[What is required]:
Copy these lines exactly and nothing else: from the line holding "Continue the three.js" to the line holding "def fract(self, a): return", both lines included.

## begin Provided information

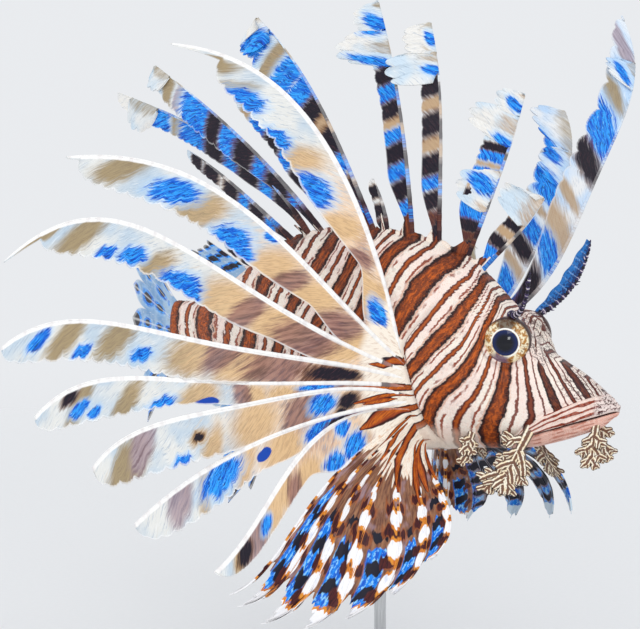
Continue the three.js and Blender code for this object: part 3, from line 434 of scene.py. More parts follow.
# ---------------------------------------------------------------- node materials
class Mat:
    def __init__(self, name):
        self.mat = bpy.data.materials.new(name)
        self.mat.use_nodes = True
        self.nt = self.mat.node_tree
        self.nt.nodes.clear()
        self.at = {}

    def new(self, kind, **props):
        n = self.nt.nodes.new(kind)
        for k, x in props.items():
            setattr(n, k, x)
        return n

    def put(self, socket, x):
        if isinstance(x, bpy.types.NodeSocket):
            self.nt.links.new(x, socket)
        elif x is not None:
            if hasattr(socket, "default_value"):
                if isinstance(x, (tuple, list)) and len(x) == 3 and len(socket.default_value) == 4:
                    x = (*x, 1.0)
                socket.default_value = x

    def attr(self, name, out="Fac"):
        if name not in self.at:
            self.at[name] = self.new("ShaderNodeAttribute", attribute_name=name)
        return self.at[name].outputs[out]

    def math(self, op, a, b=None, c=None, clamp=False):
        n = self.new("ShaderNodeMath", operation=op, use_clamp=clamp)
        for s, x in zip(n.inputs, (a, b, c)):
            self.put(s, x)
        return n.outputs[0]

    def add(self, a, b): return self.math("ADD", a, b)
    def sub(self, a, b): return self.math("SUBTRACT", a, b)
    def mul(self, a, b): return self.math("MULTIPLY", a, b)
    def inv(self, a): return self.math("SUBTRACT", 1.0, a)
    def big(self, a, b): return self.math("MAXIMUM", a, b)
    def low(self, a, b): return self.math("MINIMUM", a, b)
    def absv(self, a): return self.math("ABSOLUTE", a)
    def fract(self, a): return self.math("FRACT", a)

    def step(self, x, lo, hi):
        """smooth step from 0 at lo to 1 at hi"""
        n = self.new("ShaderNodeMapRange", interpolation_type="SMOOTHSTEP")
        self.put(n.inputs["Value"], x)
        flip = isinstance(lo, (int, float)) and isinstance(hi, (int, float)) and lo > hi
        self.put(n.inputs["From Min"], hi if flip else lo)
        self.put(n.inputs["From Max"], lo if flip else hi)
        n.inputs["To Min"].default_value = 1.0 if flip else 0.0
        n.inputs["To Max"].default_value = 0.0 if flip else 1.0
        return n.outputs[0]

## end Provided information
## begin Provided information

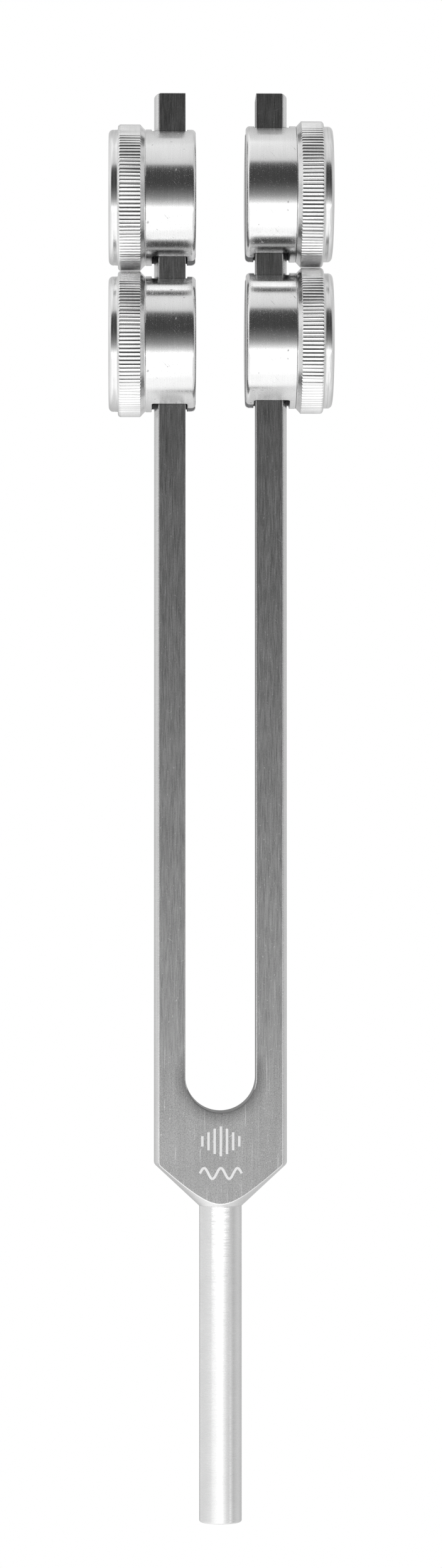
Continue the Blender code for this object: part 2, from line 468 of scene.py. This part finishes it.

## end Provided information

[Complete response]:
Continue the three.js and Blender code for this object: part 3, from line 434 of scene.py. More parts follow.
# ---------------------------------------------------------------- node materials
class Mat:
    def __init__(self, name):
        self.mat = bpy.data.materials.new(name)
        self.mat.use_nodes = True
        self.nt = self.mat.node_tree
        self.nt.nodes.clear()
        self.at = {}

    def new(self, kind, **props):
        n = self.nt.nodes.new(kind)
        for k, x in props.items():
            setattr(n, k, x)
        return n

    def put(self, socket, x):
        if isinstance(x, bpy.types.NodeSocket):
            self.nt.links.new(x, socket)
        elif x is not None:
            if hasattr(socket, "default_value"):
                if isinstance(x, (tuple, list)) and len(x) == 3 and len(socket.default_value) == 4:
                    x = (*x, 1.0)
                socket.default_value = x

    def attr(self, name, out="Fac"):
        if name not in self.at:
            self.at[name] = self.new("ShaderNodeAttribute", attribute_name=name)
        return self.at[name].outputs[out]

    def math(self, op, a, b=None, c=None, clamp=False):
        n = self.new("ShaderNodeMath", operation=op, use_clamp=clamp)
        for s, x in zip(n.inputs, (a, b, c)):
            self.put(s, x)
        return n.outputs[0]

    def add(self, a, b): return self.math("ADD", a, b)
    def sub(self, a, b): return self.math("SUBTRACT", a, b)
    def mul(self, a, b): return self.math("MULTIPLY", a, b)
    def inv(self, a): return self.math("SUBTRACT", 1.0, a)
    def big(self, a, b): return self.math("MAXIMUM", a, b)
    def low(self, a, b): return self.math("MINIMUM", a, b)
    def absv(self, a): return self.math("ABSOLUTE", a)
    def fract(self, a): return self.math("FRACT", a)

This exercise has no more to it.